= AIM =
Find the lines that contain the word "loose" and copy each one.

= GIVEN ENTRIES =
○ ○ ○ ○ ○

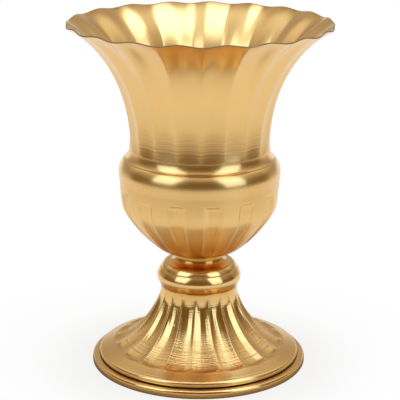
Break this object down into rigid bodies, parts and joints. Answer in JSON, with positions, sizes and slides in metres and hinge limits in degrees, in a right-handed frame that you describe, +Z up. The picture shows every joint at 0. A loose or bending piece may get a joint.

○ ○ ○ ○ ○

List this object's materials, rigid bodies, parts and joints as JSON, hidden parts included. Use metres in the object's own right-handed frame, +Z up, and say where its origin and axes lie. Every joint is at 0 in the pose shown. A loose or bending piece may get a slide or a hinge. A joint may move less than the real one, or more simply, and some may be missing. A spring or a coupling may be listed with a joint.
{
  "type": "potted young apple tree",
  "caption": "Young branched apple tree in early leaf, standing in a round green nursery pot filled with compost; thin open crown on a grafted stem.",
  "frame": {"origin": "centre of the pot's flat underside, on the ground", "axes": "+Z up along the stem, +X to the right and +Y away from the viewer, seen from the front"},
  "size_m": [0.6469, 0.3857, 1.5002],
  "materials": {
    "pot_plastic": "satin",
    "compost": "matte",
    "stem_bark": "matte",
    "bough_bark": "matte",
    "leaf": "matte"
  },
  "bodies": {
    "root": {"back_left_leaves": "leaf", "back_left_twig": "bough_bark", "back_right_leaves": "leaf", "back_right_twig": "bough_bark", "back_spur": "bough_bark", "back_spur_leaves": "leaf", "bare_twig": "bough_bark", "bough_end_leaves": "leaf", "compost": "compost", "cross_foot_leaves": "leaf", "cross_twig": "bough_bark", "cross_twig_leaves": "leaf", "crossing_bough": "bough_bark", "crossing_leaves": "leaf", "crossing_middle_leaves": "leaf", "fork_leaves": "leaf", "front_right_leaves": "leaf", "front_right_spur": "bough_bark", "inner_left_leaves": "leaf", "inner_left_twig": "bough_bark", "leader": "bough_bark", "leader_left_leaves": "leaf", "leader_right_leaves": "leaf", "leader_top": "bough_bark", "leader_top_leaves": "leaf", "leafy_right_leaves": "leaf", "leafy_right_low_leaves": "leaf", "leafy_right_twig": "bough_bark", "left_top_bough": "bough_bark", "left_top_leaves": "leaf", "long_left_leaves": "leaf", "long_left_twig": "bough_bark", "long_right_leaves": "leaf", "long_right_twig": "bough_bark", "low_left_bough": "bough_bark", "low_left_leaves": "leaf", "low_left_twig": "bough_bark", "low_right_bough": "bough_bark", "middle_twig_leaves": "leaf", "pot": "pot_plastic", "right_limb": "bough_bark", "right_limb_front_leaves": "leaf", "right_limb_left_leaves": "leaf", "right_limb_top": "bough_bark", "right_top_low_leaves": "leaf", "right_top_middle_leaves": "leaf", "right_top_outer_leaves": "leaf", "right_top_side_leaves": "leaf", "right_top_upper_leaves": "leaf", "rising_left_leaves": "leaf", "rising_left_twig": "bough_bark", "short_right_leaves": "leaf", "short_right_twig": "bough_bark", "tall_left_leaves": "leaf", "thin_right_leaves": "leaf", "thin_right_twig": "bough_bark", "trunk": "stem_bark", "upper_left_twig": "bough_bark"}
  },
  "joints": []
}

○ ○ ○ ○ ○

= THE RESULT =
Break this object down into rigid bodies, parts and joints. Answer in JSON, with positions, sizes and slides in metres and hinge limits in degrees, in a right-handed frame that you describe, +Z up. The picture shows every joint at 0. A loose or bending piece may get a joint.
List this object's materials, rigid bodies, parts and joints as JSON, hidden parts included. Use metres in the object's own right-handed frame, +Z up, and say where its origin and axes lie. Every joint is at 0 in the pose shown. A loose or bending piece may get a slide or a hinge. A joint may move less than the real one, or more simply, and some may be missing. A spring or a coupling may be listed with a joint.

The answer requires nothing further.